Two Dimensional-Steady State-Natural Convection During the Buoyancy-Induced Flow of CuO-Water Nanofluid Along a Vertical Channel

In many engineering applications, heat and mass transfer is of vital importance. Therefore a lot of research has been done trying to maximize the heat transfer rate. It is proved, mostly through experimental processes that nanofluids i.e., liquid suspensions of nanometer size particles, have the required capability to augment heat transfer since their efficacy is based on their improved properties compared to those of the base fluid. The present paper examines the two dimensional-steady state-natural convection during the buoyancy-induced flow of the incompressible CuO-water nanofluid along a vertical channel whose walls are uniformly heated. The available literature suggests static and dynamic models for calculating the effective conductivity and viscosity of nanofluids.

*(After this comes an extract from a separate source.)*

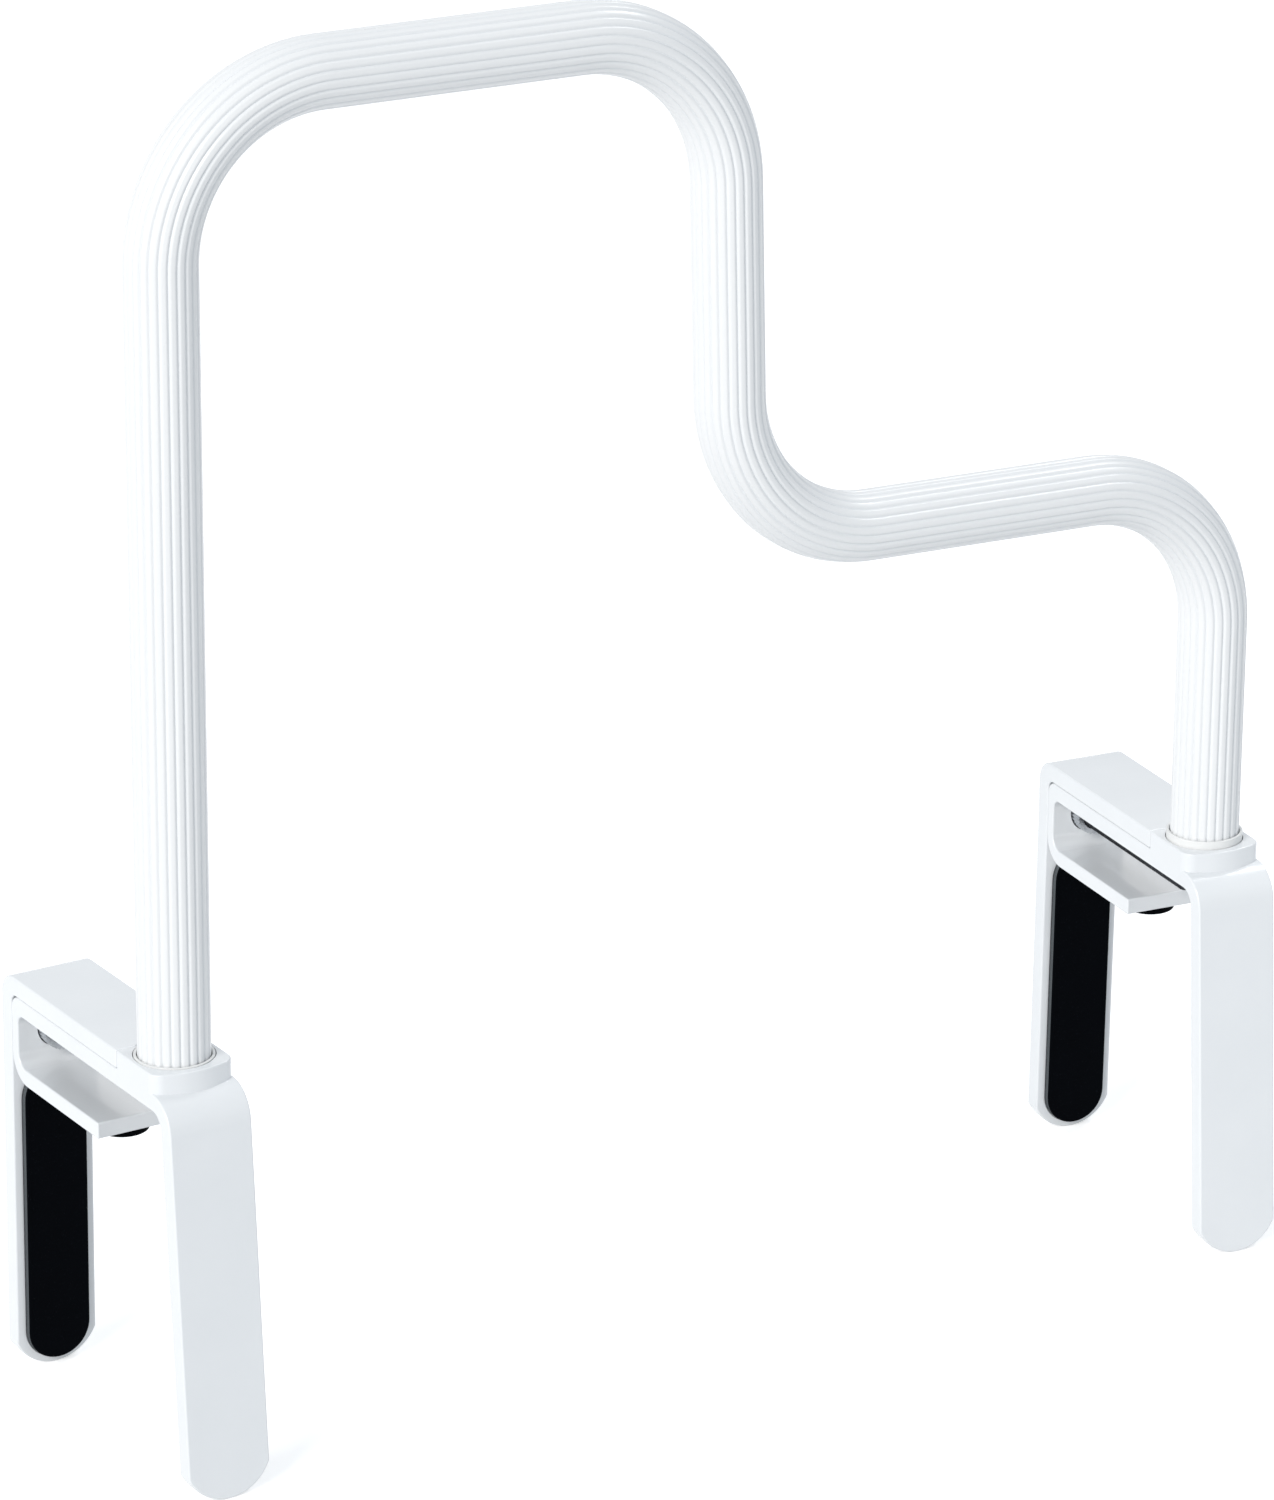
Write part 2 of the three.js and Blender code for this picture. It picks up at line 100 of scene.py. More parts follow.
forward = Vector((math.sin(VIEW_YAW) * math.cos(VIEW_PITCH),
                  math.cos(VIEW_YAW) * math.cos(VIEW_PITCH), -math.sin(VIEW_PITCH)))
level_right = Vector((math.cos(VIEW_YAW), -math.sin(VIEW_YAW), 0))
level_up = level_right.cross(forward)
right = math.cos(VIEW_ROLL) * level_right + math.sin(VIEW_ROLL) * level_up
up = math.cos(VIEW_ROLL) * level_up - math.sin(VIEW_ROLL) * level_right
aim = SIDES["left"].translation + MM * Vector((AIM_ALONG, 0, AIM_ABOVE_BOSS))

camera = bpy.data.objects.new("camera", bpy.data.cameras.new("camera"))
bpy.context.scene.collection.objects.link(camera)
camera.data.sensor_fit = "VERTICAL"
camera.data.sensor_height = SENSOR
camera.data.lens = LENS_IN_PIXELS / PICTURE_HEIGHT * SENSOR
camera.data.clip_end = FARTHEST_SEEN
camera.matrix_world = Matrix.Translation(aim - forward * VIEW_DISTANCE * MM) @ Matrix(
    (right, up, -forward)).transposed().to_4x4()
bpy.context.scene.camera = camera
print(f"lens {camera.data.lens:.0f} mm, camera at {[round(v, 3) for v in camera.location]}")

# %% [markdown]
# ## Node graphs as sums
# Both the finishes and the repeated shapes are node trees. Writing them as sums keeps them readable: a
# `Wire` is one output of a node, and adding or multiplying wires adds the Math nodes that do it. Everything
# else, such as a noise texture or a curve circle, comes from one method, `Graph.node`.

# %% A small language for node graphs
class Wire:
    """One output socket, with the arithmetic of plain numbers."""

    def __init__(self, graph, socket):
        self.graph, self.socket = graph, socket

    def __add__(self, other):
        return self.graph.maths("ADD", self, other)

    def __sub__(self, other):
        return self.graph.maths("SUBTRACT", self, other)

    def __rsub__(self, other):
        return self.graph.maths("SUBTRACT", other, self)

    def __mul__(self, other):
        return self.graph.maths("MULTIPLY", self, other)

    def __truediv__(self, other):
        return self.graph.maths("DIVIDE", self, other)

    def __pow__(self, other):
        return self.graph.maths("POWER", self, other)

    __radd__ = __add__
    __rmul__ = __mul__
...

In this work, both models are assumed so as the Brownian motion of nanoparticles to be considered. The governing equations of continuity, momentum and energy have been solved numerically with the Finite Difference Method (FDM) by using suitable dimensionless variables. The results of the aforementioned analysis prove that the convection coefficient is enhanced due to the presence of nanofluids and it increases further by changing the volume concentration of the nanoparticles. Finally, the effect of the nanoparticles size on heat transfer and the type of the base fluid is investigated.